GIVEN MATERIAL |
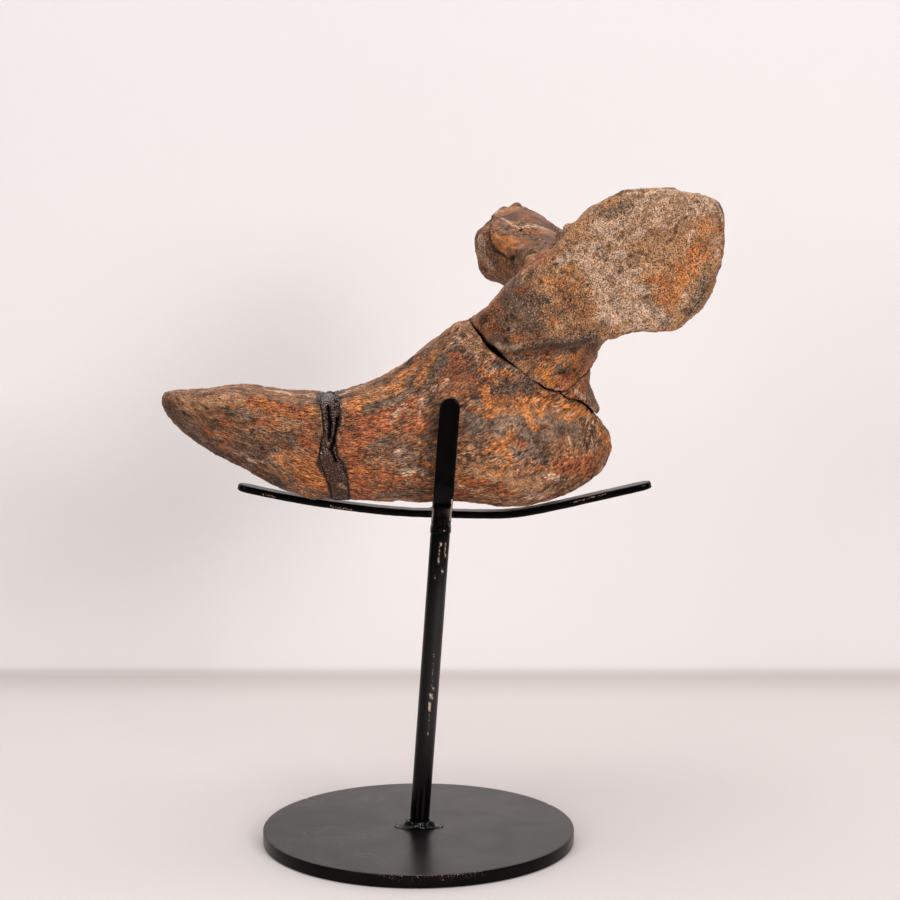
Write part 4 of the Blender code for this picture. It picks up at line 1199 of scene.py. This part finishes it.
# the leaning rod, drawn in a little at its foot and under the strip
postLook = dict(
    radius=4.0 * mm, bottom=5.5 * mm, top=130.5 * mm, footX=0.2 * mm, topX=9.2 * mm,
    sides=72, cuts=220, longEdge=10 * mm,
    footTaper=(4.2 * mm, 0.75 * mm), topTaper=(4.0 * mm, 0.5 * mm),
    bevel=0.3 * mm, bevelSteps=2, bevelAngle=50, carve=0.05 * mm,
    waviness=0.03 * mm, waveSize=7, waveStretch=(1, 1, 0.35), seed=31,
    dullFrom=(20 * mm, 60 * mm), dullTo=(96 * mm, 122 * mm), dullSide=(-0.5, 0.35),
    satinLeast=0.05, satinAside=0.25,
    worn=(
        (0.75, 1, 440.9,544.4), (0.6, 0.85, 445.5,555.9), (0.55, 0.85, 438.4,559, 438.4,562),
        (0.45, 0.75, 438.4,566.6), (0.7, 1, 442.4,571.2), (0.55, 0.6, 435,577.9, 436,577.6),
        (0.6, 0.56, 446,541.7, 445.3,549, 444.8,555), (0.5, 0.5, 439.5,548, 439,556),
        (0.5, 0.8, 433.9,655.4), (0.45, 0.7, 432.5,662.8), (0.55, 0.85, 432.7,680.8),
        (0.5, 0.8, 431.9,685.4), (0.55, 0.8, 433.3,688.9), (1.1, 0.72, 430.6,694, 432,698.6),
        (0.7, 1, 429.8,704, 429.5,711), (0.4, 0.75, 432.7,704.7), (0.55, 0.8, 429.6,723.3),
        (0.55, 0.8, 427.9,734.2), (0.4, 0.5, 433.5,664, 432.6,676),
        (0.4, 0.45, 429.5,714, 428.6,730)),
)


def makePost(look):
    low, high = look["bottom"], look["top"]
    post = addRound("standPost", look["sides"], look["radius"], low, high)

    def upright(edge):
        ends = [post.data.vertices[index].co.z for index in edge.vertices]
        return abs(ends[0] - ends[1]) > look["longEdge"]

    editOnly(post, "EDGE", upright)
    bpy.ops.mesh.subdivide(number_cuts=look["cuts"])
    bpy.ops.object.mode_set(mode="OBJECT")
    points = readPoints(post)
    x, y, z = points.T
    foot = np.clip((z - low) / look["footTaper"][0], 0, 1)
    head = np.clip((high - z) / look["topTaper"][0], 0, 1)
    thin = 1 - (1 - foot) * look["footTaper"][1] / look["radius"]
    thin -= (1 - head) * look["topTaper"][1] / look["radius"]
    wave = cloud(points / mm * look["waveStretch"], look["waveSize"], 2, look["seed"])
    wave = wave * look["waviness"] / look["radius"]
    thin += (wave - np.abs(wave).max()) * foot * head
    lean = (z - low) / (high - low)
    points[:, 0] = x * thin + look["footX"] + lean * (look["topX"] - look["footX"])
    points[:, 1] = y * thin
    writePoints(post, points)
    breakEdges(post, look["bevel"], look["bevelSteps"], look["bevelAngle"])
    height = readPoints(post)[:, 2]
    middle = ease01(height, *look["dullFrom"]) * (1 - ease01(height, *look["dullTo"]))
    side = ease01(readNormals(post)[:, 0], *look["dullSide"])
    least, aside = look["satinLeast"], look["satinAside"]
    satin = least + (1 - least) * middle * (aside + (1 - aside) * side)
    finishCoated(post, "post", look["worn"], look["carve"], satin=satin)


makePost(postLook)

# the two strips and the welds, cast over the plain solids with rounded, painted edges
coatedLooks = (
    dict(node="cradle_cross_strip", piece="standCrossStrip", voxel=0.34 * mm, soften=9,
         waves=0.10, waveSize=7, seed=41, shrink=0.02, carve=0.06 * mm,
         worn=((0.62, 0.8, 433.2,494, 432.6,508, 431.6,520),
               (0.62, 0.8, 452,500, 451.6,508, 450.4,520))),
    dict(node="cradle_long_strip", piece="standLongStrip", voxel=0.36 * mm, soften=9,
         waves=0.10, waveSize=7, seed=43, shrink=-0.13, satinTop=0.75,
         worn=((0.5, 0.5, 330,506, 340,508, 352,510), (0.5, 0.42, 262,494, 276,497),
               (0.5, 0.42, 570,503, 590,498, 606,494))),
    dict(node="foot_weld", piece="weldFoot", voxel=0.26 * mm, soften=9,
         waves=0.45, waveSize=3.0, seed=47, shift=-0.8 * mm, satin=0.5, sink=0.2 * mm,
         slim=dict(x=0.2 * mm, hole=4.3 * mm, inner=4.15 * mm, front=0.26, side=0.95,
                   drop=0.95, power=3)),
    dict(node="top_weld", piece="weldTop", voxel=0.24 * mm, soften=7,
         # its one worn spot is a painted highlight: a pale glint on the weld
         waves=0.14, waveSize=2.2, seed=49, worn=((0.45, 0.9, 444.2,530.6),),
         slim=dict(x=9.15 * mm, hole=4.3 * mm, inner=4.06 * mm, front=0.50, side=0.22,
                   drop=0.0, power=1)),
    dict(node="cross_weld_front", piece="weldCrossFront", voxel=0.20 * mm, soften=5,
         waves=0.30, waveSize=1.8, seed=51, shrink=0.06),
    dict(node="cross_weld_rear", piece="weldCrossRear", voxel=0.20 * mm, soften=5,
         waves=0.30, waveSize=1.8, seed=53, shrink=0.06),
)
waveLevel = 0.25
weldFlank = (0.5 * mm, 4.0 * mm)  # how far outside the rod a weld's top falls away


def makeCoated(look):
    piece = copyNode(look["node"], look["piece"])
    evenSkin(piece, look["voxel"])
    soften(piece, look["soften"])
    points = readPoints(piece)
    points[:, 0] += look.get("shift", 0.0)
    if "slim" in look:
        # drawn in towards the rod, by its own share in front and at the two sides
        slim = look["slim"]
        hole = slim["hole"]
        away = points[:, :2] - np.array((slim["x"], 0.0))
        reach = np.linalg.norm(away, axis=1)
        sideways = np.abs(away[:, 0] / reach) ** slim["power"]
        share = slim["front"] + (slim["side"] - slim["front"]) * sideways
        slimmer = slim["inner"] + (reach - hole) * share
        points[:, :2] = np.array((slim["x"], 0.0)) + away * (slimmer / reach)[:, None]
        floor = points[:, 2].min()
        thin = slim["drop"] * ease01(slimmer, hole + weldFlank[0], hole + weldFlank[1])
        points[:, 2] = floor + (points[:, 2] - floor) * (1 - thin)
        writePoints(piece, points)
    waves = cloud(points / mm, look["waveSize"], 2, look["seed"]) - waveLevel
    rise = (look["waves"] * waves - look.get("shrink", 0.0)) * mm
    points = points + readNormals(piece) * rise[:, None]
    points[:, 2] -= look.get("sink", 0.0)
    writePoints(piece, points)
    finishCoated(piece, look["node"], look.get("worn", ()), look.get("carve", 0.0),
                 satin=look.get("satin", 0.0), satinTop=look.get("satinTop", 0.3))


for coatedSettings in coatedLooks:
    makeCoated(coatedSettings)


# pale table, plain backdrop and soft light

stageLook = dict(
    table=(0.700, 0.650, 0.638),
    wall=(0.900, 0.865, 0.864),
    # the colour and the amount of the painted shade where table and wall meet
    shade=(0.36, 0.31, 0.30),
    paintedShade=0.34,
    wallY=0.291,
    size=3.0,
    tableSize=(1.5, 0.86),
    tableY=-0.139,
    tableDrop=0.0002,
    wallDrop=0.0001,
    tableCorner=0.06,
    wallCorner=0.005,
    grain=0.985,
    noise=(2.5, 3, 0.5),
    rough=0.9,
    gloss=0.15,
)


def makeStageMaterial(name, colour, oneSided, corner):
    # corner is the axis, the place and the reach of the painted soft shade where table and wall
    # meet
    material, tree, shader = newMaterial(name)
    place = addNode(tree, "ShaderNodeTexCoord").outputs["Object"]
    shade = addNoise(tree, place, *stageLook["noise"])
    darker = tuple(channel * stageLook["grain"] for channel in colour)
    tone = addMix(tree, shade, colour, darker)
    along = addNode(tree, "ShaderNodeSeparateXYZ", {0: place}).outputs[corner[0]]
    paintedShade = addRange(tree, along, corner[1], corner[2], stageLook["paintedShade"], 0.0)
    tone = addMix(tree, paintedShade, tone, stageLook["shade"])
    tree.links.new(tone, shader.inputs["Base Color"])
    shader.inputs["Roughness"].default_value = stageLook["rough"]
    shader.inputs["Specular IOR Level"].default_value = stageLook["gloss"]
    if oneSided:
        clear = addNode(tree, "ShaderNodeBsdfTransparent")
        back = addNode(tree, "ShaderNodeNewGeometry").outputs["Backfacing"]
        pick = addNode(tree, "ShaderNodeMixShader", {0: back, 1: shader.outputs[0],
                                                     2: clear.outputs[0]})
        output = [node for node in tree.nodes if node.type == "OUTPUT_MATERIAL"][0]
        tree.links.new(pick.outputs[0], output.inputs["Surface"])
    return material


def makeStage(look):
    bpy.ops.object.select_all(action="DESELECT")
    bpy.ops.mesh.primitive_plane_add(size=1, location=(0, look["tableY"], -look["tableDrop"]))
    table = bpy.context.active_object
    table.name = "paleTable"
    table.scale = (*look["tableSize"], 1)
    bpy.ops.object.transform_apply(location=True, rotation=True, scale=True)
    table.data.materials.append(makeStageMaterial(
        "paleTable", look["table"], False,
        ("Y", look["wallY"], look["wallY"] - look["tableCorner"])))

    # a wall behind it, open when seen from behind
    bpy.ops.mesh.primitive_plane_add(size=look["size"] * 2,
                                     location=(0, look["wallY"],
                                               look["size"] - look["wallDrop"]),
                                     rotation=(math.radians(90), 0, 0))
    wall = bpy.context.active_object
    wall.name = "paleBackdrop"
    bpy.ops.object.transform_apply(location=True, rotation=True, scale=True)
    wall.data.materials.append(makeStageMaterial(
        "paleBackdrop", look["wall"], True, ("Z", 0.0, look["wallCorner"])))


makeStage(stageLook)

lamps = (
    dict(name="softboxRight", place=(0.675, -1.11, 0.52), aim=(0.0, 0.0, 0.17), size=0.42,
         watts=9.5, tint=(1.0, 0.972, 0.955)),
    dict(name="softboxLeft", place=(-0.78, -1.05, 0.52), aim=(0.0, 0.0, 0.15), size=0.50,
         watts=5.0, tint=(1.0, 0.98, 0.97)),
    dict(name="ceilingGlow", place=(0.0, -0.10, 1.45), aim=(0.0, 0.05, 0.0), size=1.2,
         watts=17.0, tint=(1.0, 0.985, 0.98)),
)
for lamp in lamps:
    lampData = bpy.data.lights.new(lamp["name"], "AREA")
    lampData.shape = "SQUARE"
    lampData.size = lamp["size"]
    lampData.energy = lamp["watts"]
    lampData.color = lamp["tint"]
    lampObject = bpy.data.objects.new(lamp["name"], lampData)
    lampObject.location = lamp["place"]
    aimLine = Vector(lamp["aim"]) - Vector(lamp["place"])
    lampObject.rotation_euler = aimLine.to_track_quat("-Z", "Y").to_euler()
    scene.collection.objects.link(lampObject)

# the surroundings give a little even light, and look pale wherever nothing stands
surround = dict(seen=(0.93, 0.88, 0.875), light=(0.95, 0.93, 0.93), strength=0.09)
world = bpy.data.worlds.new("paleStudio")
world.use_nodes = True
scene.world = world
worldTree = world.node_tree
worldTree.nodes.clear()
softLight = addNode(worldTree, "ShaderNodeBackground", {
    "Color": (*surround["light"], 1.0), "Strength": surround["strength"]})
paleSight = addNode(worldTree, "ShaderNodeBackground", {
    "Color": (*surround["seen"], 1.0), "Strength": 1.0})
cameraRay = addNode(worldTree, "ShaderNodeLightPath").outputs["Is Camera Ray"]
worldMix = addNode(worldTree, "ShaderNodeMixShader", {
    0: cameraRay, 1: softLight.outputs[0], 2: paleSight.outputs[0]})
addNode(worldTree, "ShaderNodeOutputWorld", {"Surface": worldMix.outputs[0]})
print("stage and light ready")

TASK OBJECTIVE | Scan the material above. Copy each line where "scene" occurs.

WORKED SOLUTION |
Write part 4 of the Blender code for this picture. It picks up at line 1199 of scene.py. This part finishes it.
    scene.collection.objects.link(lampObject)
scene.world = world